WHAT TO DO: Reproduce all entries precisely as they are written.

EXTRACTED RECORDS:
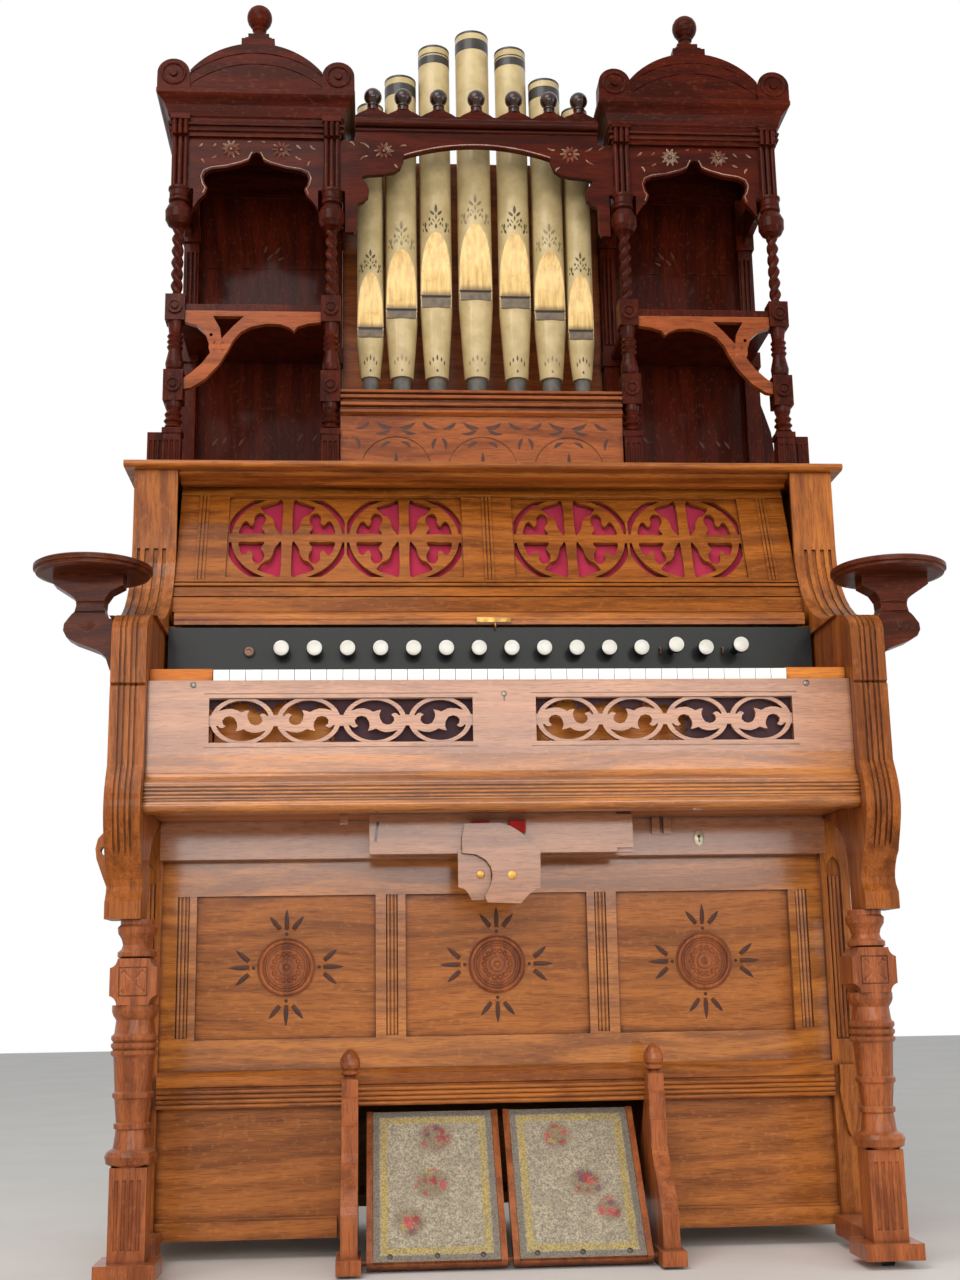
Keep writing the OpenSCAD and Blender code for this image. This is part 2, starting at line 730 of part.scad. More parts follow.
// One pedal, drawn lying along +Y from its hinge rod and then tilted.
module pedal() {
    rail = 9;
    heel = -8;
    from_front() translate([pedal_gap / 2, pedal_y, pedal_pin_z]) rotate([pedal_angle, 0, 0]) {
        color("peru") difference() {
            union() {
                block([0, pedal_w], [heel, pedal_len], [-pedal_half_t, pedal_half_t]);
                block([0, rail], [heel, pedal_len], [pedal_half_t, pedal_half_t + pedal_rim]);
                block([pedal_w - rail, pedal_w], [heel, pedal_len], [pedal_half_t, pedal_half_t + pedal_rim]);
            }
            translate([-1, 0, 0]) rotate([0, 90, 0]) cylinder(r = pedal_pin_r + 0.1, h = pedal_w + 2);
        }
        color("silver") block([rail, pedal_w - rail], [heel + 2, pedal_len], [pedal_half_t, pedal_half_t + 4]);
    }
}

module pedal_left() {
    mirror([1, 0, 0]) pedal();
}

module pedal_right() {
    pedal();
}

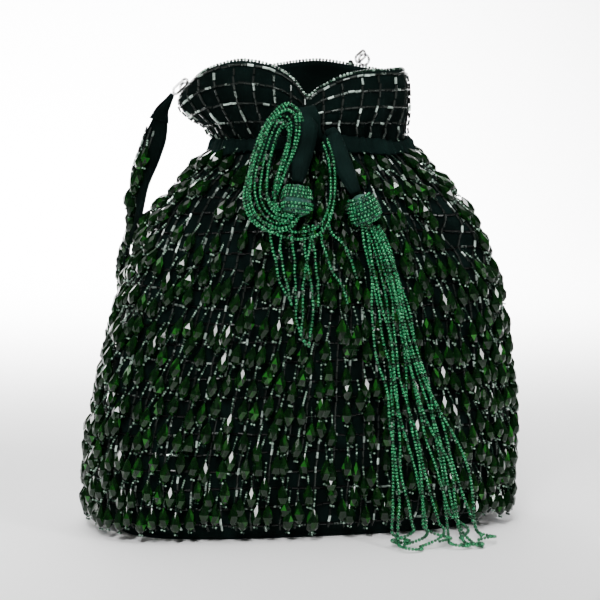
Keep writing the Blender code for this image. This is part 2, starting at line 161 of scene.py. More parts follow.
# Second tassel: centre of the bundle, its half width and its half thickness.
TASSEL_BUNDLE = [
    (18.2, -63, 150.4, 4.2, 3.0), (20.5, -65.2, 143, 5.6, 2.6), (26, -67.6, 123, 7.4, 2.0),
    (30.5, -68.4, 98, 9.2, 1.8), (35.5, -69.2, 70, 11.5, 1.8), (41, -71.0, 42, 15.5, 1.8),
    (44, -75.0, 19, 18, 1.8), (44.5, -81.0, 6.0, 20, 1.4), (44.0, -87.5, 2.4, 20, 0.8),
    (43.0, -95.0, 1.6, 18, 0.5),
]
BUNDLE_ACROSS = (-1.0, -0.79, -0.57, -0.35, -0.13, 0.1, 0.32, 0.54, 0.76, 0.98)
STRAY_STRANDS = [
    [(19.6, -64.0, 150), (24.5, -67.0, 140), (32.0, -70.5, 112), (40.6, -71.5, 84),
     (50.0, -71.0, 64), (58.4, -69.5, 50), (65.4, -67.5, 33), (69.5, -64.0, 15),
     (71.5, -64.0, 3.5), (72.5, -69.5, 1.2)],
    [(19.0, -64.5, 150), (23.8, -68.2, 138), (30.5, -72.0, 108), (37.6, -73.0, 76),
     (47.0, -73.5, 52), (56.0, -73.5, 36), (57.5, -74.5, 20), (60.0, -78.0, 6.0),
     (63.5, -84.0, 1.6), (66.0, -91.0, 1.2)],
]

# ------------------------------------------------------------------ strap, repeated from the CAD

RING_ANGLES = (180.0, 44.0)
RING_TAB = [(0.93, -4.4, 1.9, 0.5), (0.72, -5.0, 2.2, 0.6), (0.45, -5.2, 2.2, 0.6)]
STRAP_CLEAR = 10.2
STRAP_LEFT = [(-70, 5.4, 204), (-71.6, 6.6, 196), (-74.8, 8.4, 186), (-79.4, 10.4, 172)]
STRAP_ROUND_BODY = [
    (171, 154), (161, 138), (148, 120), (131, 104), (112, 93), (95, 89), (82, 95), (74, 110),
    (69, 130), (66, 150),
]
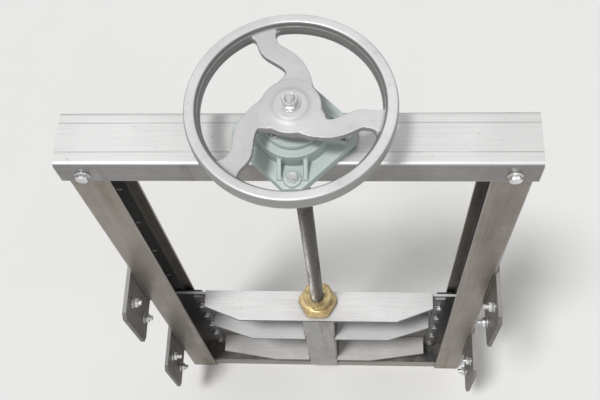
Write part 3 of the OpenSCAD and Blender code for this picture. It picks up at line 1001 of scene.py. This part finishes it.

ANSWER:
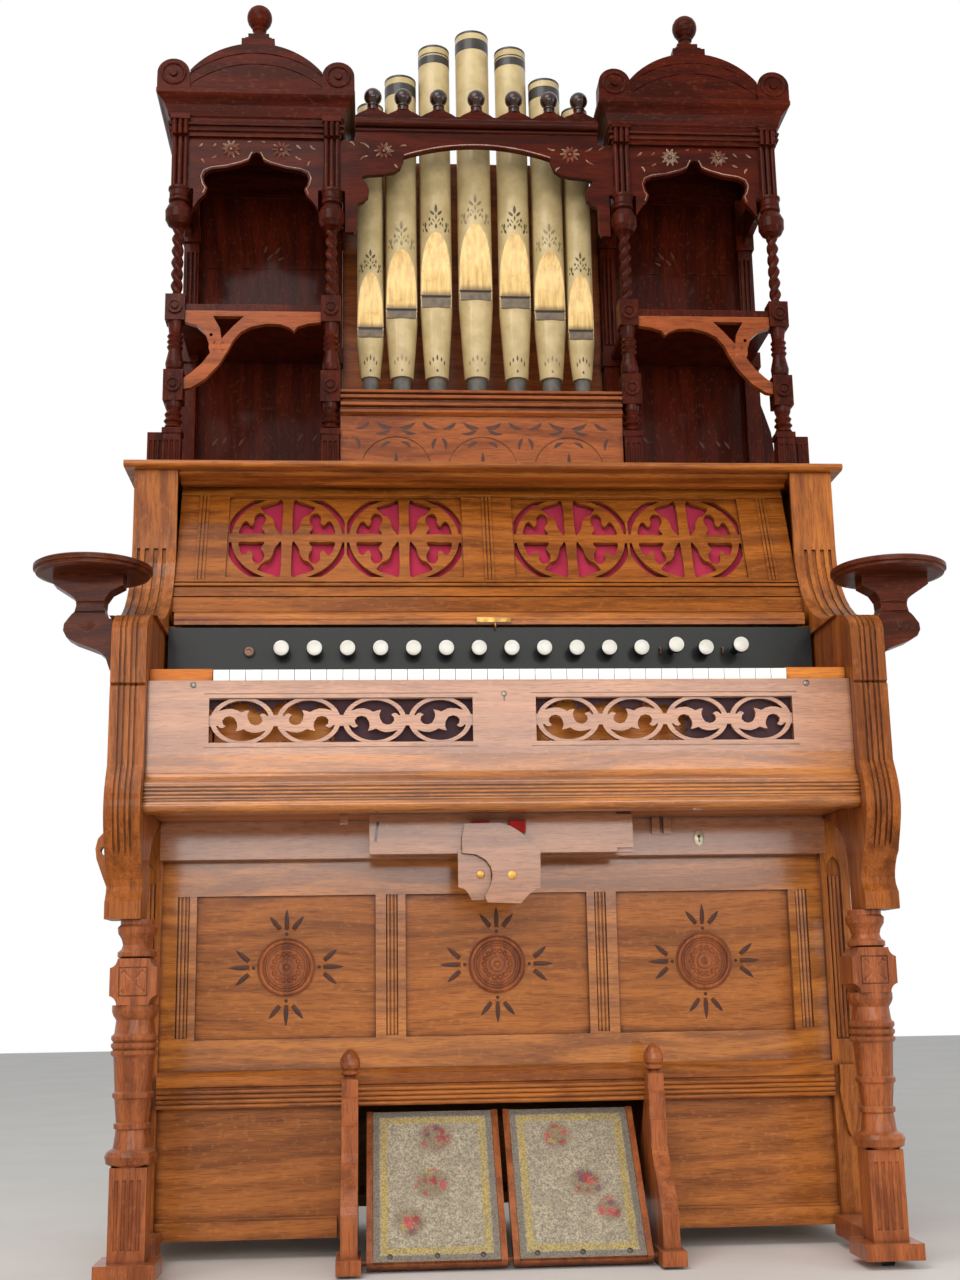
Keep writing the OpenSCAD and Blender code for this image. This is part 2, starting at line 730 of part.scad. More parts follow.
// One pedal, drawn lying along +Y from its hinge rod and then tilted.
module pedal() {
    rail = 9;
    heel = -8;
    from_front() translate([pedal_gap / 2, pedal_y, pedal_pin_z]) rotate([pedal_angle, 0, 0]) {
        color("peru") difference() {
            union() {
                block([0, pedal_w], [heel, pedal_len], [-pedal_half_t, pedal_half_t]);
                block([0, rail], [heel, pedal_len], [pedal_half_t, pedal_half_t + pedal_rim]);
                block([pedal_w - rail, pedal_w], [heel, pedal_len], [pedal_half_t, pedal_half_t + pedal_rim]);
            }
            translate([-1, 0, 0]) rotate([0, 90, 0]) cylinder(r = pedal_pin_r + 0.1, h = pedal_w + 2);
        }
        color("silver") block([rail, pedal_w - rail], [heel + 2, pedal_len], [pedal_half_t, pedal_half_t + 4]);
    }
}

module pedal_left() {
    mirror([1, 0, 0]) pedal();
}

module pedal_right() {
    pedal();
}

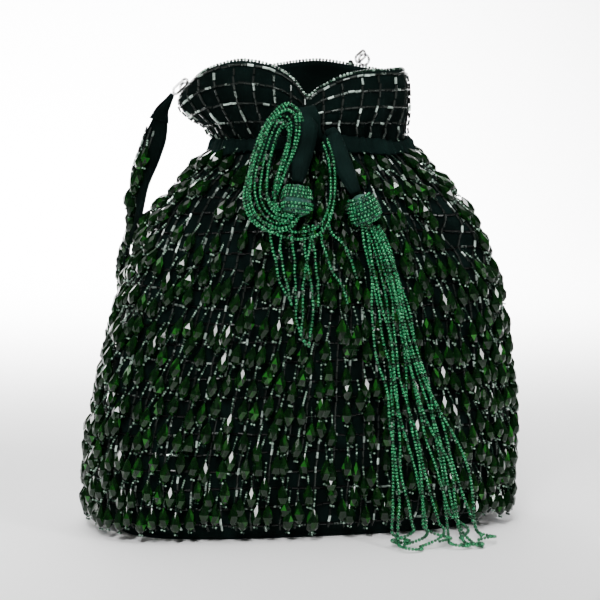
Keep writing the Blender code for this image. This is part 2, starting at line 161 of scene.py. More parts follow.
# Second tassel: centre of the bundle, its half width and its half thickness.
TASSEL_BUNDLE = [
    (18.2, -63, 150.4, 4.2, 3.0), (20.5, -65.2, 143, 5.6, 2.6), (26, -67.6, 123, 7.4, 2.0),
    (30.5, -68.4, 98, 9.2, 1.8), (35.5, -69.2, 70, 11.5, 1.8), (41, -71.0, 42, 15.5, 1.8),
    (44, -75.0, 19, 18, 1.8), (44.5, -81.0, 6.0, 20, 1.4), (44.0, -87.5, 2.4, 20, 0.8),
    (43.0, -95.0, 1.6, 18, 0.5),
]
BUNDLE_ACROSS = (-1.0, -0.79, -0.57, -0.35, -0.13, 0.1, 0.32, 0.54, 0.76, 0.98)
STRAY_STRANDS = [
    [(19.6, -64.0, 150), (24.5, -67.0, 140), (32.0, -70.5, 112), (40.6, -71.5, 84),
     (50.0, -71.0, 64), (58.4, -69.5, 50), (65.4, -67.5, 33), (69.5, -64.0, 15),
     (71.5, -64.0, 3.5), (72.5, -69.5, 1.2)],
    [(19.0, -64.5, 150), (23.8, -68.2, 138), (30.5, -72.0, 108), (37.6, -73.0, 76),
     (47.0, -73.5, 52), (56.0, -73.5, 36), (57.5, -74.5, 20), (60.0, -78.0, 6.0),
     (63.5, -84.0, 1.6), (66.0, -91.0, 1.2)],
]

# ------------------------------------------------------------------ strap, repeated from the CAD

RING_ANGLES = (180.0, 44.0)
RING_TAB = [(0.93, -4.4, 1.9, 0.5), (0.72, -5.0, 2.2, 0.6), (0.45, -5.2, 2.2, 0.6)]
STRAP_CLEAR = 10.2
STRAP_LEFT = [(-70, 5.4, 204), (-71.6, 6.6, 196), (-74.8, 8.4, 186), (-79.4, 10.4, 172)]
STRAP_ROUND_BODY = [
    (171, 154), (161, 138), (148, 120), (131, 104), (112, 93), (95, 89), (82, 95), (74, 110),
    (69, 130), (66, 150),
]
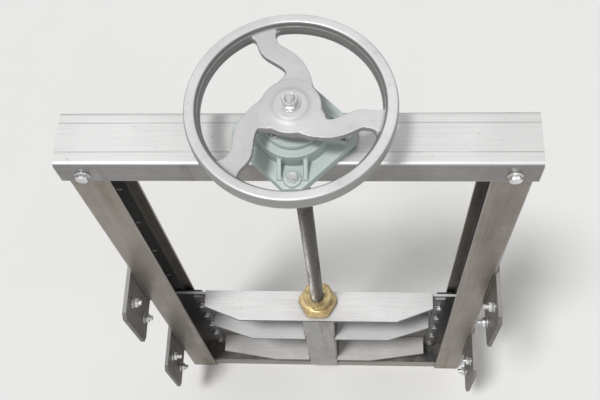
Write part 3 of the OpenSCAD and Blender code for this picture. It picks up at line 1001 of scene.py. This part finishes it.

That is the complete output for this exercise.